Recently, in case you missed it (if that is even possible for someone online), Facebook has ignited social media, and other media platforms, aflame after a former employee and current whistleblower revealed that the company failed to regulate and answer reports of hate speech and other content that could be deemed harmful, such as posts and accounts dedicated to encouraging eating disorders. 

The raging debate concerns issues such as what qualifies as hate speech, and what should and should not be protected under the First Amendment right to freedom of speech. 

Another side of the issue involves the question of whether users should have content regulated for them—in other words, whether they should be the ones protected from the speech of others, protected or not by the First Amendment. 

Schools and parents are certainly interested in regulating what children view online, and AI is right there to help them. 

Children, AI, and the Online Sphere

Here is one of those fun and troubling statistics that will keep you up at night: Some 95% of children 3 and up have internet access. 

And another: Over 70% of parents are, on a scale from “somewhat” to “very,” concerned that their children spend too much time looking at screens. Many have reached out to a doctor about this phenomenon. 

Much of this anxiety is warranted, since the widespread use of the Internet is still a fairly new thing. A convincing argument could be made that the advent of social media created a boom in online users, creating a mass appeal for being online that reached not only children but your typical person whose online time may have been limited to an hour or so a day, if that, in 2005. 

Nowadays, your average person with Internet access is pretty much sacrificing an entire day of the week online. 

As mentioned, this boom of online time is a new phenomenon, and the population growing up in it, i.e. the children 3 and up, 95% of whom have access to the internet, are likely to be the most affected by this lifestyle in the long run, although the adults who are close to or, God help them, above that 23-hour-a-week average can get a good dose of anxiety by tallying up how much of their life, behind and ahead of them, will have been 

All this to say that the parents who wish to regulate their children’s screen time do not have unfounded concerns, because the effects of so much screen time at such a young age, though studied short-term, has yet to be fully discovered in the long term. It is worth mentioning also that the Internet is a very different beast from TV and movies. 

Perhaps the biggest difference is that the Internet is a space that often serves as a medium for direct communication between users, such as, for example, scam artists and children. 

How AI Helps

Parents and schools alike are taking advantage of AI software, such as that offered by Bark, a popular control tool provider, to offer 24/7 detection of content that could be potentially harmful to children, such as bullying or worse. 

Such AI tools are trained to locate certain keywords, including internet lingo and abbreviations, and analyze the semantics of messages to discern whether such content poses a risk to the child user. This is done lightning-fast, protecting the children from the content as they encounter it.

An alert can be sent to the parent or school authority in charge of regulating this content. In addition, they can set screen time limits, keeping it well below the average day-a-week of online time (which, it should be mentioned, doesn’t even include TV and movie time.) 
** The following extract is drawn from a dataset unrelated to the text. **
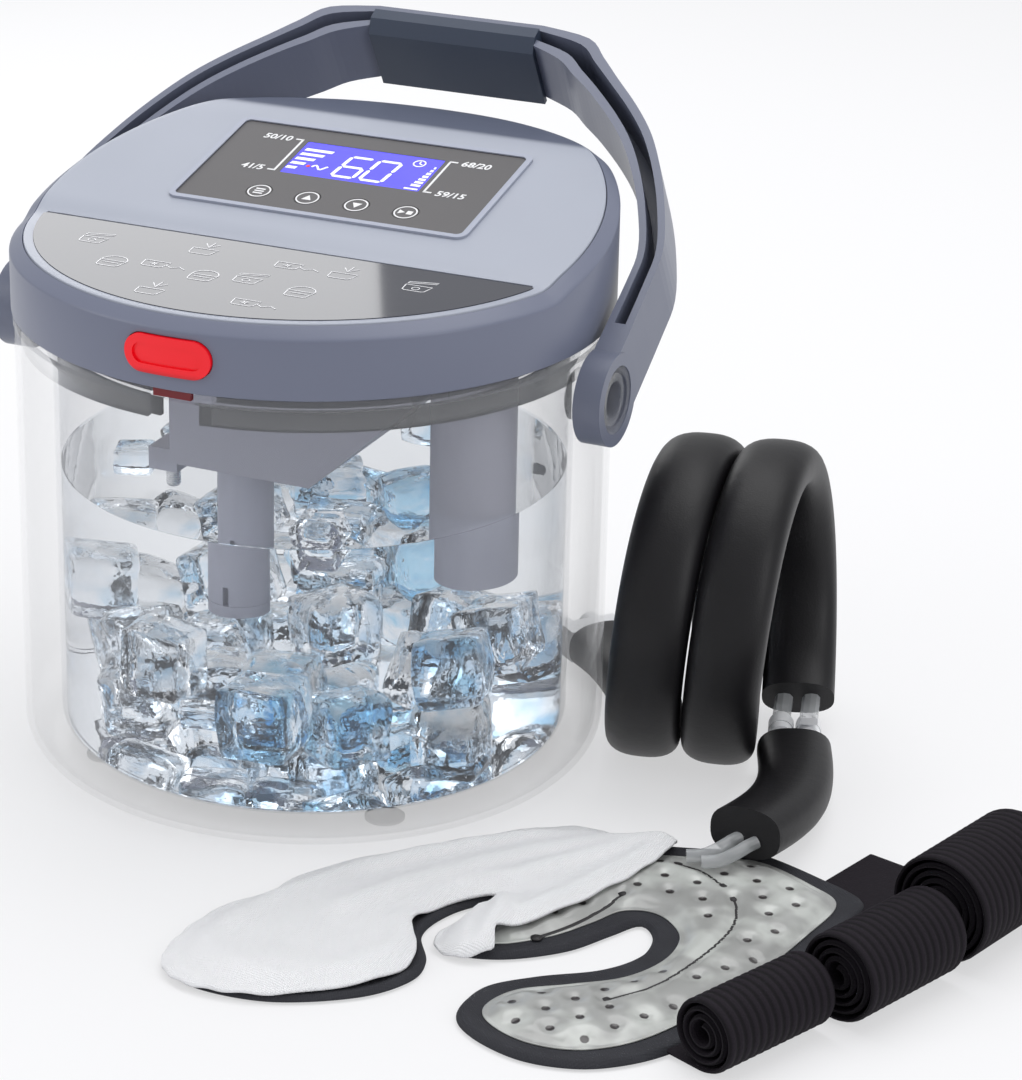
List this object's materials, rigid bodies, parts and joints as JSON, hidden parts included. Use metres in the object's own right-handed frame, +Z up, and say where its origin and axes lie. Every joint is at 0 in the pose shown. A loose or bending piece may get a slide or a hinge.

Schools can use AI software to detect concerning content, such as suicidal ideation, within Google Docs or Microsoft Word documents that children use while in school. Other mental health risks are assessed via monitoring software to intervene with students when necessary. 

Summary

AI can be used to regulate content on the internet, but even when bad content slips through, other AI services can be put in place for vulnerable populations, like children, that can regulate what they see, and alert their parents or school authorities that look after them. Service providers like Bark exist to provide content-monitoring software to the parents and schools who wish to intervene in children’s online time.